Feb. 23–25, CM@B hosts the Calidore Quartet and Xavier Foley performing Mendelssohn’s String Quartet in F minor, Op. 80 and Dvorák’s Quintet in G major for Two Violins, Viola, Cello and Bass, Op. 77. March 7-11, various performers will present Bach: Brandenburg Concertos, No. 1-6, BWV 1046-1051.
Join guest artist Toby Oft, principal trombone with the Boston Symphony, for a virtual workshop Feb. 25.
Tune in to KWAX-FM March 5 for KWAX Presents the Oregon Bach Festival Vault featuring the German choral masterpiece Brahms Requiem. KWAX presents the Eugene Symphony on March 12.
Browse the UO School of Music and Dance YouTube site, which features a cornucopia of excellent music and dance performance.
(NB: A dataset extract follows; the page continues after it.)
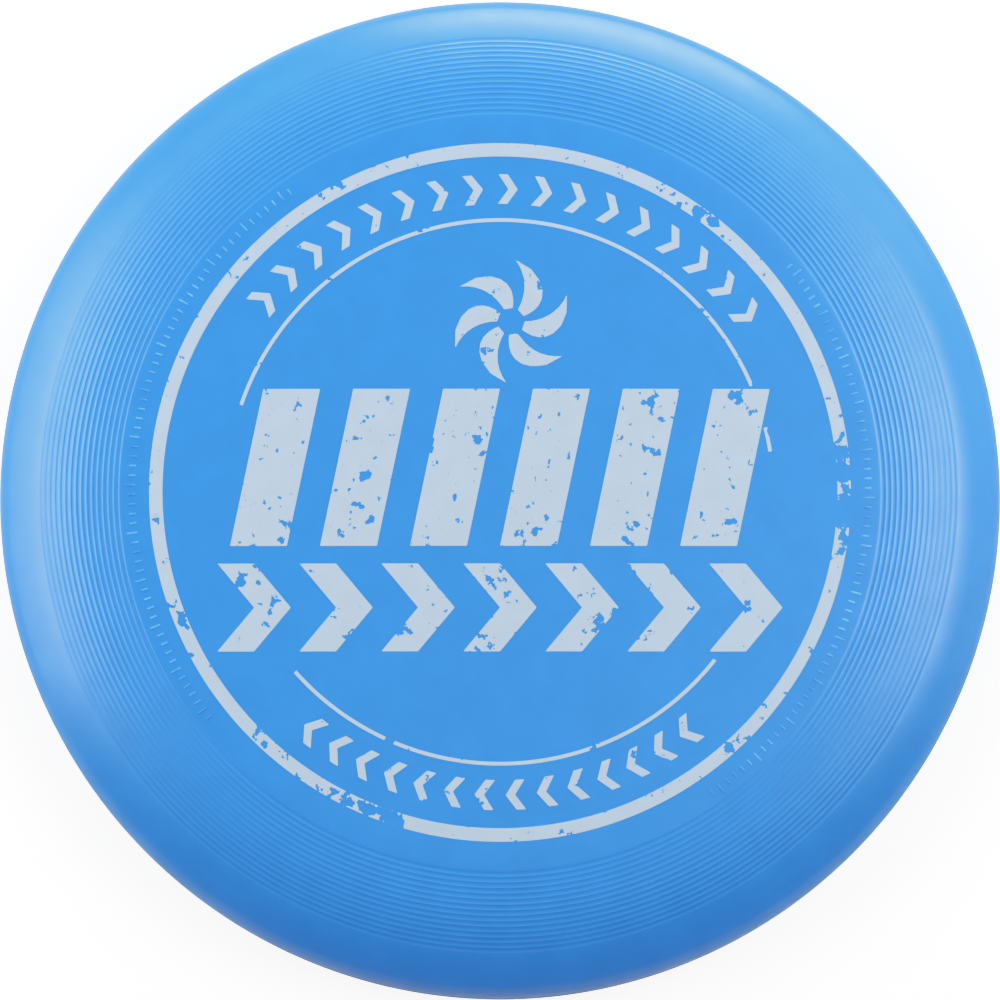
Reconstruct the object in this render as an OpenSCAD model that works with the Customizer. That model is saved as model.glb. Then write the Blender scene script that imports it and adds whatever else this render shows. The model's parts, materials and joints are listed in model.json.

Museum of Natural and Cultural History
Mark your calendar for Mar. 3 for the next Museum of Natural and Cultural History’s monthly “Ideas on Tap” pub talk, “Housing Instability and Eugene’s Vulnerable Populations.” UO sociologist Claire Herbert will discuss Eugene’s housing crisis and what it means for those in the community who are at risk of becoming houseless.
Aboriginal Australian bark paintings is just one of many fascinating exhibits that can be browsed online at the museum website. Check out 23 aboriginal bark paintings in its global ethnographic collections, which are depicted in this web gallery of photos by Steve Wilkinson.
Until venues for in-person events open back up, the internet is still a virtual treasure trove of exhibits, collections, audio, video and images for online entertainment.
Because activities were curtailed in 2020, the National Women’s History Alliance is extending the annual theme of “Valiant Women of the Vote: Refusing to Be Silenced” for Women’s History Month 2021. Celebrate International Womxn’s Day March 15 at this virtual event that showcases international cultures through educational presentations and cultural performances from women around the globe.
Be sure to check out the UO Channel featuring an assortment of livestreamed events, Department of Art Visiting Artist Lecture Series videos, guest speakers and more.
Explore the vast virtual collections of museums, stories, galleries and more at Google’s arts and culture site.